Both EBIT and EBITDA have increased significantly in the past five years. While EBIT increased by more than 500%, EBITDA in the last five years increased by 440%.
The stock has outperformed its three biggest competitors in the last three months. While Kinross is up 7.6% in the last three months, the other three stocks Goldcorp (GG), Newmont (NEM), and Barrick Gold (ABX) are all down, GG by 9.5%, ABX by 12.3%, and NEM by 11.4%. Moreover, KGC also outperformed SPDR Gold Trust , the biggest gold-backed ETF, which is down 0.1% in the same period.
Source: Google Finance
If we go back a little further and look at the 6 months performance, still KGC outperformed its peers and the SPRD Gold Trust. In the last 6 months KGC's stock gained 9.3%, while the second best performer GLD gained 4.4% only.
Source: Google Finance
The company pays dividend semi-annually and compared to its peers (ABX: 2.3% and NEM: 3.1%), KGC has a modest dividend yield of 1.7%; however it is higher than GG's dividend yield of 1.4% and AU's 0.6%. Moreover as you can see from the graph below KGC's dividend yield has increased significantly over the years (Dec '08: 0.65%, Nov '12: 1.7%).

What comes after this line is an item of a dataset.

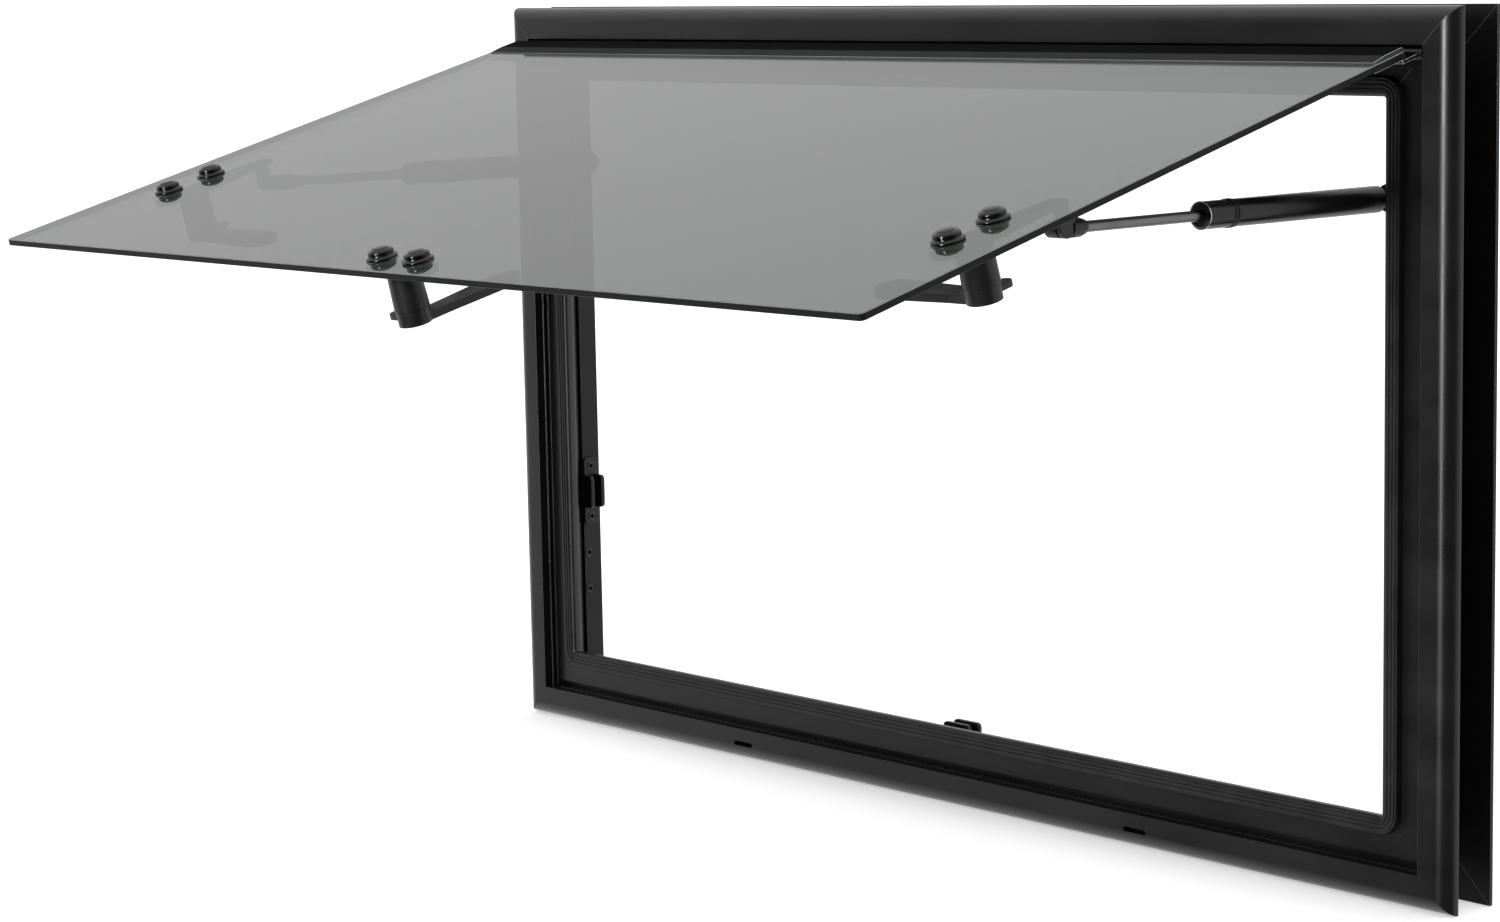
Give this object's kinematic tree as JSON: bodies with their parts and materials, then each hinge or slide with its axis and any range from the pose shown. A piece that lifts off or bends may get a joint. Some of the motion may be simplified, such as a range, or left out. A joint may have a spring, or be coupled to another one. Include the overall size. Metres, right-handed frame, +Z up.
{
  "type": "caravan window",
  "caption": "Top-hung caravan window: a mitred black aluminium frame and clamp ring with a tinted frameless pane held open by gas struts and closed by turning latches.",
  "frame": {"origin": "on the flat back face of the sill's flange, at mid width, 10 mm above the frame's lower edge", "axes": "+X to the right along the frame's width as seen from outside, +Y into the wall, +Z up"},
  "size_m": [0.812, 0.4592, 0.5],
  "materials": {
    "frame_paint": "satin black powder coat on aluminium",
    "ring_paint": "satin black powder coat on aluminium",
    "seal_rubber": "matt rubber",
    "black_plastic": "moulded black plastic",
    "lever_plastic": "moulded black plastic with a fine grain",
    "tinted_glass": "polished, dark grey tint, ground edge",
    "strut_paint": "semi-gloss black paint",
    "rod_steel": "blackened polished steel"
  },
  "bodies": {
    "window": {"head_rail": "frame_paint", "sill_rail": "frame_paint", "left_jamb": "frame_paint", "right_jamb": "frame_paint", "clamp_head": "ring_paint", "clamp_sill": "ring_paint", "clamp_left": "ring_paint", "clamp_right": "ring_paint", "seal_head": "seal_rubber", "seal_sill": "seal_rubber", "seal_left": "seal_rubber", "seal_right": "seal_rubber", "hinge_channel": "frame_paint", "left_hinge_stop": "black_plastic", "right_hinge_stop": "black_plastic", "hinge_leaf": "frame_paint", "glass_pane": "tinted_glass", "left_bolt_caps": "black_plastic", "left_latch_bracket": "black_plastic", "right_bolt_caps": "black_plastic", "right_latch_bracket": "black_plastic", "lower_bolt_caps": "black_plastic", "lower_latch_bracket": "black_plastic", "left_strut_tube": "strut_paint", "left_strut_rod": "rod_steel", "left_rod_end": "black_plastic", "left_strut_foot": "frame_paint", "left_keeper": "black_plastic", "right_strut_tube": "strut_paint", "right_strut_rod": "rod_steel", "right_rod_end": "black_plastic", "right_strut_foot": "frame_paint", "right_keeper": "black_plastic", "sill_keeper": "black_plastic"},
    "left_lever": {"left_latch_lever": "lever_plastic"},
    "right_lever": {"right_latch_lever": "lever_plastic"},
    "lower_lever": {"lower_latch_lever": "lever_plastic"}
  },
  "joints": [
    {"name": "left_latch_turn", "type": "hinge", "parent": "window", "child": "left_lever", "pos_m": [-0.346, -0.3091, 0.35993], "axis": [0, -0.2588, 0.9659], "range_deg": [0, 90]},
    {"name": "right_latch_turn", "type": "hinge", "parent": "window", "child": "right_lever", "pos_m": [0.346, -0.3091, 0.35993], "axis": [0, 0.2588, -0.9659], "range_deg": [0, 90]},
    {"name": "lower_latch_turn", "type": "hinge", "parent": "window", "child": "lower_lever", "pos_m": [0, -0.40183, 0.33508], "axis": [0, -0.2588, 0.9659], "range_deg": [0, 90]}
  ]
}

As we said earlier we don't think the potential value of Tasiast is priced in the stock, which will help stock appreciate in value in future. Moreover the stock is trading at cheap valuations and the company has improved its liquidity position. We also like KGC's new cost control initiatives. Gold prices, which are expected to rise through 2013 in the wake of easing monetary policies by central banks across the world, and increased liquidity, are further supportive of our case on KGC. As you can see from the chart below KGC has been the best performer since the announcement of QE3. The stock outperformed its three biggest competitors ABX, NEM, and GG by handsome margins.
Kinross is currently trading at $9.63, whereas sell side has a 12 month mean target price of $13.33 and high target of $17.90, representing an upside of 38% and 86% respectively. Kinross is listed on both the New York Stock Exchange and the Toronto Stock Exchange; you can invest in either country.